DIRECTIVE — Output the full material exactly as it appears here.
** begin **
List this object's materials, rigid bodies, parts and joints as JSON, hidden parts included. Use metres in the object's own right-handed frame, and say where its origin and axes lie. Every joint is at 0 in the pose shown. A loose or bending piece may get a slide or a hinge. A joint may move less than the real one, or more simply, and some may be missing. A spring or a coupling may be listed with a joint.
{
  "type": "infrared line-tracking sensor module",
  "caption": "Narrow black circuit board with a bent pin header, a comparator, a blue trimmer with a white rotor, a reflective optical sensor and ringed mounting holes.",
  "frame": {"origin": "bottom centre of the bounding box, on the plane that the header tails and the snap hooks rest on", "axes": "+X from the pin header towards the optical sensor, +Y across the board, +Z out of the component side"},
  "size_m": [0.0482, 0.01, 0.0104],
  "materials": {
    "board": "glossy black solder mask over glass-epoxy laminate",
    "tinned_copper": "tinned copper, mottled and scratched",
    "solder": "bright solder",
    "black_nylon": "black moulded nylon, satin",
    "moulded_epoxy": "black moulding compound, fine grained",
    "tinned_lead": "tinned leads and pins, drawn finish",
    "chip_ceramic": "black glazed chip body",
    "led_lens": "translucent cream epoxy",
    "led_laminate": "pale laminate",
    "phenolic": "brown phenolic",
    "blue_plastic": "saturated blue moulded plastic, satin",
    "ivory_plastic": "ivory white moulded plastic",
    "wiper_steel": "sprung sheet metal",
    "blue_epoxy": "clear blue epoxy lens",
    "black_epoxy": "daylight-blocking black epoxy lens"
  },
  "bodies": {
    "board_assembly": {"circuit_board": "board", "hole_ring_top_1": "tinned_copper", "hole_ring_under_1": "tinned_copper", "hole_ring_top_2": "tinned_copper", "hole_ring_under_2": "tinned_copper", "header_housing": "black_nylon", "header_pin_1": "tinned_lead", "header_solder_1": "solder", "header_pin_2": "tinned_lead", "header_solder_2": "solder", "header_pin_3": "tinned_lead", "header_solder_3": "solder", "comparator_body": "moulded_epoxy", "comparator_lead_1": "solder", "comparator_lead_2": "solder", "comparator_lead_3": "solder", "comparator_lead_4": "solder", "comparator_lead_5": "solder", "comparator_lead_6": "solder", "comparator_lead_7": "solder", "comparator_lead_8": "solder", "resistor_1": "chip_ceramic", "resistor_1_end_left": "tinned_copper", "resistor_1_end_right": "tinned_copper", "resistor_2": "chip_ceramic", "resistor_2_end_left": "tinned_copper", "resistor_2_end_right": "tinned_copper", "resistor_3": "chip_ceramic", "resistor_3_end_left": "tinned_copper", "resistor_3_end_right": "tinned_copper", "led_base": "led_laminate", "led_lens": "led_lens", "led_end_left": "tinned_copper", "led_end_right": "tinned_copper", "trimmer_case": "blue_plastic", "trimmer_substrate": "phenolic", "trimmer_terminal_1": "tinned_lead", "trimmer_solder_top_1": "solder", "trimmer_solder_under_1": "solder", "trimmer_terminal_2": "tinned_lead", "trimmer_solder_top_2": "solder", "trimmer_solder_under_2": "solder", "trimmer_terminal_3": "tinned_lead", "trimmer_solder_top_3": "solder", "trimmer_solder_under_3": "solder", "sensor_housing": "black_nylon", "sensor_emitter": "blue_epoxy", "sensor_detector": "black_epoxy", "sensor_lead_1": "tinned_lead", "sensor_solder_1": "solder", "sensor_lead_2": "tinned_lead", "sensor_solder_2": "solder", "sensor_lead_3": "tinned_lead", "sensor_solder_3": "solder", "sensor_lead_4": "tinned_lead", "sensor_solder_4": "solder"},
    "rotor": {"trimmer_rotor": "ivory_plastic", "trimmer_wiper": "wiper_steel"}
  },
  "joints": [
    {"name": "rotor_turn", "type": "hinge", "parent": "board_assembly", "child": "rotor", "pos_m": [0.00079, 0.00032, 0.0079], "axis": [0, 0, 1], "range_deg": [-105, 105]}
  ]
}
** end **
EXERCISE SOLUTION —
List this object's materials, rigid bodies, parts and joints as JSON, hidden parts included. Use metres in the object's own right-handed frame, and say where its origin and axes lie. Every joint is at 0 in the pose shown. A loose or bending piece may get a slide or a hinge. A joint may move less than the real one, or more simply, and some may be missing. A spring or a coupling may be listed with a joint.
{
  "type": "infrared line-tracking sensor module",
  "caption": "Narrow black circuit board with a bent pin header, a comparator, a blue trimmer with a white rotor, a reflective optical sensor and ringed mounting holes.",
  "frame": {"origin": "bottom centre of the bounding box, on the plane that the header tails and the snap hooks rest on", "axes": "+X from the pin header towards the optical sensor, +Y across the board, +Z out of the component side"},
  "size_m": [0.0482, 0.01, 0.0104],
  "materials": {
    "board": "glossy black solder mask over glass-epoxy laminate",
    "tinned_copper": "tinned copper, mottled and scratched",
    "solder": "bright solder",
    "black_nylon": "black moulded nylon, satin",
    "moulded_epoxy": "black moulding compound, fine grained",
    "tinned_lead": "tinned leads and pins, drawn finish",
    "chip_ceramic": "black glazed chip body",
    "led_lens": "translucent cream epoxy",
    "led_laminate": "pale laminate",
    "phenolic": "brown phenolic",
    "blue_plastic": "saturated blue moulded plastic, satin",
    "ivory_plastic": "ivory white moulded plastic",
    "wiper_steel": "sprung sheet metal",
    "blue_epoxy": "clear blue epoxy lens",
    "black_epoxy": "daylight-blocking black epoxy lens"
  },
  "bodies": {
    "board_assembly": {"circuit_board": "board", "hole_ring_top_1": "tinned_copper", "hole_ring_under_1": "tinned_copper", "hole_ring_top_2": "tinned_copper", "hole_ring_under_2": "tinned_copper", "header_housing": "black_nylon", "header_pin_1": "tinned_lead", "header_solder_1": "solder", "header_pin_2": "tinned_lead", "header_solder_2": "solder", "header_pin_3": "tinned_lead", "header_solder_3": "solder", "comparator_body": "moulded_epoxy", "comparator_lead_1": "solder", "comparator_lead_2": "solder", "comparator_lead_3": "solder", "comparator_lead_4": "solder", "comparator_lead_5": "solder", "comparator_lead_6": "solder", "comparator_lead_7": "solder", "comparator_lead_8": "solder", "resistor_1": "chip_ceramic", "resistor_1_end_left": "tinned_copper", "resistor_1_end_right": "tinned_copper", "resistor_2": "chip_ceramic", "resistor_2_end_left": "tinned_copper", "resistor_2_end_right": "tinned_copper", "resistor_3": "chip_ceramic", "resistor_3_end_left": "tinned_copper", "resistor_3_end_right": "tinned_copper", "led_base": "led_laminate", "led_lens": "led_lens", "led_end_left": "tinned_copper", "led_end_right": "tinned_copper", "trimmer_case": "blue_plastic", "trimmer_substrate": "phenolic", "trimmer_terminal_1": "tinned_lead", "trimmer_solder_top_1": "solder", "trimmer_solder_under_1": "solder", "trimmer_terminal_2": "tinned_lead", "trimmer_solder_top_2": "solder", "trimmer_solder_under_2": "solder", "trimmer_terminal_3": "tinned_lead", "trimmer_solder_top_3": "solder", "trimmer_solder_under_3": "solder", "sensor_housing": "black_nylon", "sensor_emitter": "blue_epoxy", "sensor_detector": "black_epoxy", "sensor_lead_1": "tinned_lead", "sensor_solder_1": "solder", "sensor_lead_2": "tinned_lead", "sensor_solder_2": "solder", "sensor_lead_3": "tinned_lead", "sensor_solder_3": "solder", "sensor_lead_4": "tinned_lead", "sensor_solder_4": "solder"},
    "rotor": {"trimmer_rotor": "ivory_plastic", "trimmer_wiper": "wiper_steel"}
  },
  "joints": [
    {"name": "rotor_turn", "type": "hinge", "parent": "board_assembly", "child": "rotor", "pos_m": [0.00079, 0.00032, 0.0079], "axis": [0, 0, 1], "range_deg": [-105, 105]}
  ]
}